Esta madrugada falleció la insigne pedagoga Selva Dolores Pérez Silva, con más de cinco décadas dedicadas a la labor formativa del magisterio en esta región central de Cuba.
Conocí a Selva Dolores siendo un niño. Era mi vecina en la calle Virtudes, esquina a San Miguel, donde ella vivía en un apartamento en los bajos del edificio 26 de Julio, conocido como edificio Raúl. En aquel entonces era para mí la mamá de Jorge, su hijo mayor y compañero de mis juegos infantiles.
Luego, al ingresar al Destacamento Pedagógico, fue cuando supe de la doctora en Pedagogía Selva Dolores Pérez Silva. Toda una personalidad en el magisterio de la antigua provincia de Las Villas y asesora, junto a otros brillantes pedagogos, de quienes, jóvenes, como yo, asumimos con apenas 17 años y el 10.o grado de escolaridad, la tarea de Fidel Castro de dar clases en las escuelas secundarias básicas en el campo.
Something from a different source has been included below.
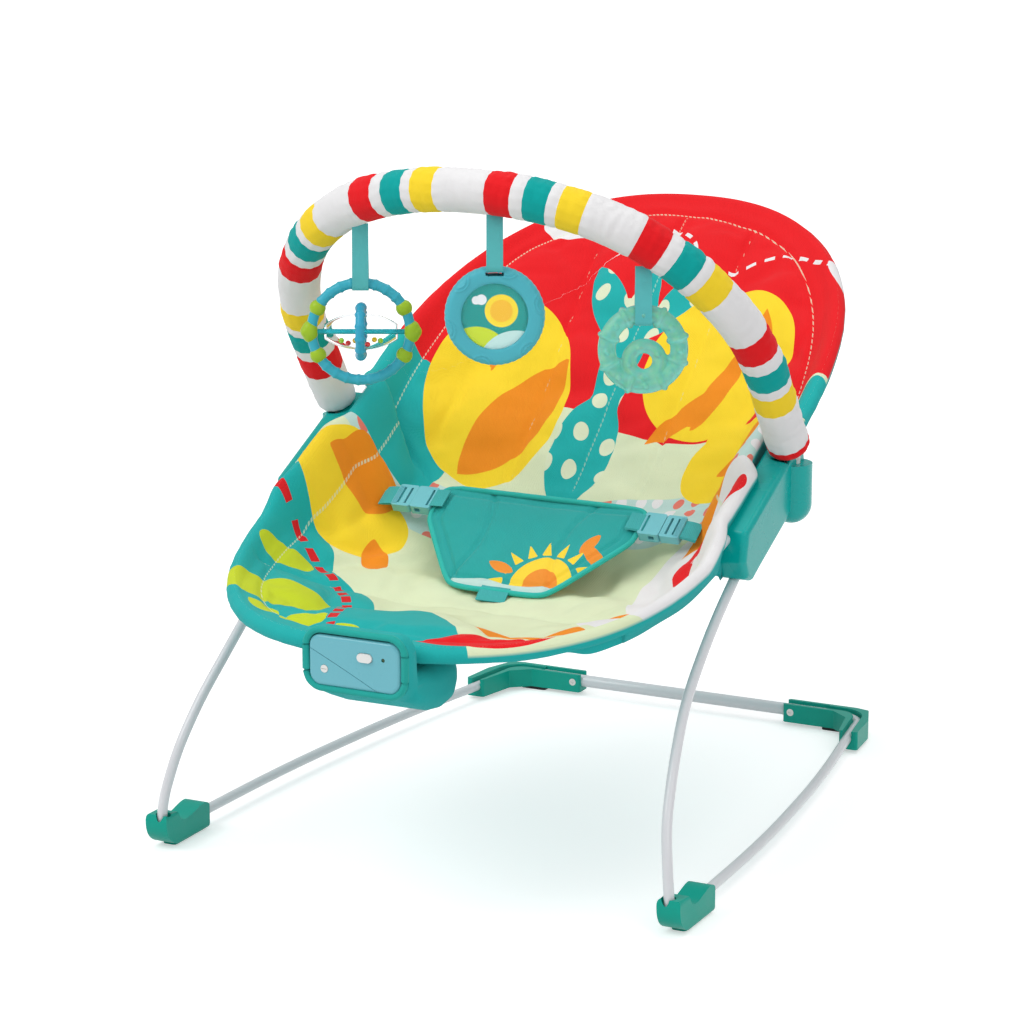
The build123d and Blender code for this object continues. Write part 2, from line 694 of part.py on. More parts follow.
def oval_hole(grow, y_low, y_high):
    slot = Plane.XZ * SlotOverall(BUTTON_WIDTH + 2 * grow, BUTTON_HEIGHT + 2 * grow)
    return Pos(BUTTON_X, y_low, BUTTON_Z) * extrude(slot, y_high - y_low, dir=(0, 1, 0))


def unit_front():
    """Face shell with the power button's and the lamp's openings."""
    front = unit_casing() & block((-60, 90), (-400, UNIT_SPLIT_Y), (100, 260))
    front -= door_cutter(0) & block((-60, 90), (-400, UNIT_FRONT_Y + DOOR_DEPTH + 0.4), (100, 260))
    front -= oval_hole(0.35, UNIT_FRONT_Y - 5, UNIT_FRONT_Y + 8)
    front -= disc((LAMP_X, UNIT_FRONT_Y, BUTTON_Z), (0, 1, 0), 1.5, 12)
    return biggest(front)


def unit_back():
    """Rear shell behind the split line."""
    return biggest(unit_casing() & block((-60, 90), (UNIT_SPLIT_Y + 0.1, -200), (100, 260)))


def battery_door():
    """Lower corner of the face that comes away to change the cell."""
    front = unit_casing() & block((-60, 90), (-400, UNIT_FRONT_Y + DOOR_DEPTH), (100, 260))
    door = biggest(front & door_cutter(0.45))
    x, z = DOOR_SCREW
    door -= disc((x, UNIT_FRONT_Y, z), (0, 1, 0), 1.5, 12)
    return door - disc((x, UNIT_FRONT_Y, z), (0, 1, 0), 3.0, 2.0)


def door_screw():
    x, z = DOOR_SCREW
    head = disc((x, UNIT_FRONT_Y + 0.3, z), (0, 1, 0), 2.9, 1.2)
    shank = disc((x, UNIT_FRONT_Y + 4.5, z), (0, 1, 0), 1.4, 9)
    return head + shank - block((x - 2.2, x + 2.2), (UNIT_FRONT_Y - 2, UNIT_FRONT_Y + 0.2), (z - 0.3, z + 0.3))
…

De nuevo volví a saber de su enciclopédico conocimiento en Pedagogía, cuando ya de profesor ingresé en 1984 en el Instituto Superior Pedagógico Félix Varela. Allí, verdaderamente, calibré en todo su esplendor sus dotes de maestra y su amor infinito por la figura del padre Varela, cuya cátedra honorífica fundó y fue su presidenta durante décadas.
Selva Dolores se sentía una devota seguidora de Varela, y esa misma pasión por quien «primero nos enseñó en pensar » nos las inculcaba al claustro de profesores y los alumnos.
La Cátedra Varela ocupaba un lugar preeminente entre todas las de su tipo. Era la primera de todas las cátedras honoríficas del antiguo Pedagógico, y Selva cada año organizaba la Semana Vareliana e iba con sus alumnos al Seminario de San Carlos y San Ambrosio, y al Aula Magna de la Universidad de La Habana, donde reposan los restos del presbítero Varela.
Aprovechaba también la profesora Selva Dolores para llevar a la Cátedra Varela a cuanta personalidad llegara al Pedagógico. Así lo hizo con Carlos Rafael Rodríguez, con el ministro José Ramón Fernández, con Alberto Granado, el amigo del Che, y con otros muchos.
Después, siempre que nos encontrábamos, utilizaba una palabra que nos llenaba de ternura, tal y como era ella, nos llamaba «mis niños » y así nos veía, como hijos suyos del magisterio.
La última ocasión que estuve a su lado fue cuando se organizó el evento por los 50 años del Destacamento Pedagógico. Allí estaba ella, siempre con su pañuelo en la cabeza y esa sonrisa dulce que la caracterizaba. Hablamos de su salud, de sus hijos y nietos, a quienes adoraba.
Y la vi disfrutar del reencuentro con sus alumnos de entonces y su rostro se transfiguraba al ver a esos jóvenes de cinco décadas atrás convertidos en maestros experimentados, y émulos de ella y de su Varela querido.
Hoy nos dijo adiós tras una vida dedicada al magisterio. Nos quedan su legado, su ejemplo y esa devoción por la profesión de enseñar, que, como dijera José Martí, es «una obra de infinito amor ».
Sus alumnos, compañeros de trabajo, amigos, herederos todos de su amor por la enseñanza, no olvidaremos a la doctora Selva Dolores Pérez Silva. No olvidaremos a la maestra, a la profesora, a la pedagoga que, como José de la Luz y Caballero, ese otro discípulo de Varela, nos demostró que «instruir puede cualquiera, pero educar solo quien sea un evangelio vivo ».